(begin)
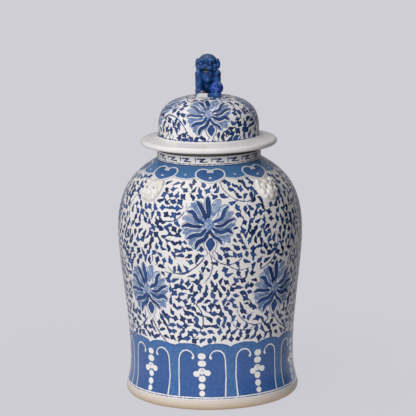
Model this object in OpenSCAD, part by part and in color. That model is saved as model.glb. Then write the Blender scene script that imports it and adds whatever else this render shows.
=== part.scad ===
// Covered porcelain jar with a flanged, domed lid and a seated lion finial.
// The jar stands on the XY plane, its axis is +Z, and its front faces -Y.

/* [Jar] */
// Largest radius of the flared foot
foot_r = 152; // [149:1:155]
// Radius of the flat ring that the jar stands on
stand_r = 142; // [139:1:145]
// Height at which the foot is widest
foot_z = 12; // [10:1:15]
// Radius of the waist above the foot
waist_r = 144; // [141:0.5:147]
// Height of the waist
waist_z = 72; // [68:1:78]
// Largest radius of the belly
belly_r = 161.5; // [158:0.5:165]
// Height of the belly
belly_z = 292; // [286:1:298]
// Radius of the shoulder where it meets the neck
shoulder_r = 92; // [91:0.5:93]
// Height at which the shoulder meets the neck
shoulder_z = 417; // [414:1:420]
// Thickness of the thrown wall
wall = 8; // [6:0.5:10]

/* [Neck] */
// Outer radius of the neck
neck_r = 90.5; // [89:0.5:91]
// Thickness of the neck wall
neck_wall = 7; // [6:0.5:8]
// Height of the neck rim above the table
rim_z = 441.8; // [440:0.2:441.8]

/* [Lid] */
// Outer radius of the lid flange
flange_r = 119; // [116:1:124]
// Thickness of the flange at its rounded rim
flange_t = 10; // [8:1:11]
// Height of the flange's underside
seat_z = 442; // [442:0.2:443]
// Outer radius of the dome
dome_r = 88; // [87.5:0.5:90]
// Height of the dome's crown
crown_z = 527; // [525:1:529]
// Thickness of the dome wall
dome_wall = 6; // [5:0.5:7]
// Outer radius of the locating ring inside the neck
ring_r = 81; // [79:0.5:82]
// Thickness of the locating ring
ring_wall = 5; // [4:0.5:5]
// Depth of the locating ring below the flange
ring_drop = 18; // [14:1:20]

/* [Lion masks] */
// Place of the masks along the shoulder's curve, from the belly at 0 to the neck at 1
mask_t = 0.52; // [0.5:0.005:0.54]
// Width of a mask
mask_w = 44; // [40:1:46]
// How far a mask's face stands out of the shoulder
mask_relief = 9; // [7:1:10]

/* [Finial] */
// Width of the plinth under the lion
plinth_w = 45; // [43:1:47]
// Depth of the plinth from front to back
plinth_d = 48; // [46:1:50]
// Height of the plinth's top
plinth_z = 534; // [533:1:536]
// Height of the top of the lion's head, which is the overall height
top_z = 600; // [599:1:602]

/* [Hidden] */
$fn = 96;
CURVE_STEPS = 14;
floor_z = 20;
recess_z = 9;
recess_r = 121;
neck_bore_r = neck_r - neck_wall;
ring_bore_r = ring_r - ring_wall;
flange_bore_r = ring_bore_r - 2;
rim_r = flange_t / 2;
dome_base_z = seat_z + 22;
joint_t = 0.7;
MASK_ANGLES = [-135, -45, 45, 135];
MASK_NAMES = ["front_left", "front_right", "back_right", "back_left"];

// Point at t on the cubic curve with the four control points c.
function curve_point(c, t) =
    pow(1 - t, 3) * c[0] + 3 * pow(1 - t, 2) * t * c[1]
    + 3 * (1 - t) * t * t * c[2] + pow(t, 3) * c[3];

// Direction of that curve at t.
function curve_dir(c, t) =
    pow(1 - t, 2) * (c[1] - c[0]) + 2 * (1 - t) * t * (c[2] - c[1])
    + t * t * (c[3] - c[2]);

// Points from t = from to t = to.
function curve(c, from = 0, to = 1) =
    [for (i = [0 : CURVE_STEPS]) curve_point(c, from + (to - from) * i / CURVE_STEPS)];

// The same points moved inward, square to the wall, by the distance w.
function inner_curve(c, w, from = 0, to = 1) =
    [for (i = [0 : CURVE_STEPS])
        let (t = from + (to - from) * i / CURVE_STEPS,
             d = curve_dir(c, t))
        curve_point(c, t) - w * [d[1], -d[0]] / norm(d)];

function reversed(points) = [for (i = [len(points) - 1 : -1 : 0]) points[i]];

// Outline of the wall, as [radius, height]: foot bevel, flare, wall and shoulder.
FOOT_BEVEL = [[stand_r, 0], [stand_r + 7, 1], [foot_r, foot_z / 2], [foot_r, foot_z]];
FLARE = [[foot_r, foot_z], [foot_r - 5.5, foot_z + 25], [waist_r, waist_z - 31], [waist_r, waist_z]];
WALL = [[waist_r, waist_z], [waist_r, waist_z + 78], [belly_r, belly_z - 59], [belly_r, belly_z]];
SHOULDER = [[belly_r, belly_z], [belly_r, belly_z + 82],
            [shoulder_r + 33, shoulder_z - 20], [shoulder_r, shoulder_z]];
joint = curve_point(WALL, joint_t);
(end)
DIRECTIVE: Copy the material above verbatim.

ANSWER IN FULL:
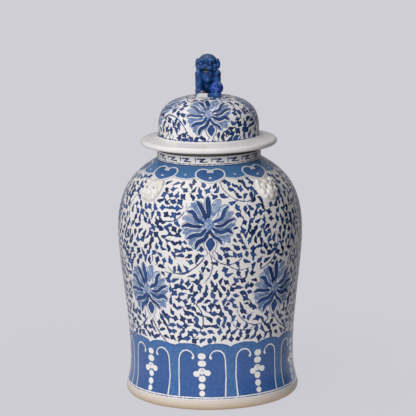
Model this object in OpenSCAD, part by part and in color. That model is saved as model.glb. Then write the Blender scene script that imports it and adds whatever else this render shows.
=== part.scad ===
// Covered porcelain jar with a flanged, domed lid and a seated lion finial.
// The jar stands on the XY plane, its axis is +Z, and its front faces -Y.

/* [Jar] */
// Largest radius of the flared foot
foot_r = 152; // [149:1:155]
// Radius of the flat ring that the jar stands on
stand_r = 142; // [139:1:145]
// Height at which the foot is widest
foot_z = 12; // [10:1:15]
// Radius of the waist above the foot
waist_r = 144; // [141:0.5:147]
// Height of the waist
waist_z = 72; // [68:1:78]
// Largest radius of the belly
belly_r = 161.5; // [158:0.5:165]
// Height of the belly
belly_z = 292; // [286:1:298]
// Radius of the shoulder where it meets the neck
shoulder_r = 92; // [91:0.5:93]
// Height at which the shoulder meets the neck
shoulder_z = 417; // [414:1:420]
// Thickness of the thrown wall
wall = 8; // [6:0.5:10]

/* [Neck] */
// Outer radius of the neck
neck_r = 90.5; // [89:0.5:91]
// Thickness of the neck wall
neck_wall = 7; // [6:0.5:8]
// Height of the neck rim above the table
rim_z = 441.8; // [440:0.2:441.8]

/* [Lid] */
// Outer radius of the lid flange
flange_r = 119; // [116:1:124]
// Thickness of the flange at its rounded rim
flange_t = 10; // [8:1:11]
// Height of the flange's underside
seat_z = 442; // [442:0.2:443]
// Outer radius of the dome
dome_r = 88; // [87.5:0.5:90]
// Height of the dome's crown
crown_z = 527; // [525:1:529]
// Thickness of the dome wall
dome_wall = 6; // [5:0.5:7]
// Outer radius of the locating ring inside the neck
ring_r = 81; // [79:0.5:82]
// Thickness of the locating ring
ring_wall = 5; // [4:0.5:5]
// Depth of the locating ring below the flange
ring_drop = 18; // [14:1:20]

/* [Lion masks] */
// Place of the masks along the shoulder's curve, from the belly at 0 to the neck at 1
mask_t = 0.52; // [0.5:0.005:0.54]
// Width of a mask
mask_w = 44; // [40:1:46]
// How far a mask's face stands out of the shoulder
mask_relief = 9; // [7:1:10]

/* [Finial] */
// Width of the plinth under the lion
plinth_w = 45; // [43:1:47]
// Depth of the plinth from front to back
plinth_d = 48; // [46:1:50]
// Height of the plinth's top
plinth_z = 534; // [533:1:536]
// Height of the top of the lion's head, which is the overall height
top_z = 600; // [599:1:602]

/* [Hidden] */
$fn = 96;
CURVE_STEPS = 14;
floor_z = 20;
recess_z = 9;
recess_r = 121;
neck_bore_r = neck_r - neck_wall;
ring_bore_r = ring_r - ring_wall;
flange_bore_r = ring_bore_r - 2;
rim_r = flange_t / 2;
dome_base_z = seat_z + 22;
joint_t = 0.7;
MASK_ANGLES = [-135, -45, 45, 135];
MASK_NAMES = ["front_left", "front_right", "back_right", "back_left"];

// Point at t on the cubic curve with the four control points c.
function curve_point(c, t) =
    pow(1 - t, 3) * c[0] + 3 * pow(1 - t, 2) * t * c[1]
    + 3 * (1 - t) * t * t * c[2] + pow(t, 3) * c[3];

// Direction of that curve at t.
function curve_dir(c, t) =
    pow(1 - t, 2) * (c[1] - c[0]) + 2 * (1 - t) * t * (c[2] - c[1])
    + t * t * (c[3] - c[2]);

// Points from t = from to t = to.
function curve(c, from = 0, to = 1) =
    [for (i = [0 : CURVE_STEPS]) curve_point(c, from + (to - from) * i / CURVE_STEPS)];

// The same points moved inward, square to the wall, by the distance w.
function inner_curve(c, w, from = 0, to = 1) =
    [for (i = [0 : CURVE_STEPS])
        let (t = from + (to - from) * i / CURVE_STEPS,
             d = curve_dir(c, t))
        curve_point(c, t) - w * [d[1], -d[0]] / norm(d)];

function reversed(points) = [for (i = [len(points) - 1 : -1 : 0]) points[i]];

// Outline of the wall, as [radius, height]: foot bevel, flare, wall and shoulder.
FOOT_BEVEL = [[stand_r, 0], [stand_r + 7, 1], [foot_r, foot_z / 2], [foot_r, foot_z]];
FLARE = [[foot_r, foot_z], [foot_r - 5.5, foot_z + 25], [waist_r, waist_z - 31], [waist_r, waist_z]];
WALL = [[waist_r, waist_z], [waist_r, waist_z + 78], [belly_r, belly_z - 59], [belly_r, belly_z]];
SHOULDER = [[belly_r, belly_z], [belly_r, belly_z + 82],
            [shoulder_r + 33, shoulder_z - 20], [shoulder_r, shoulder_z]];
joint = curve_point(WALL, joint_t);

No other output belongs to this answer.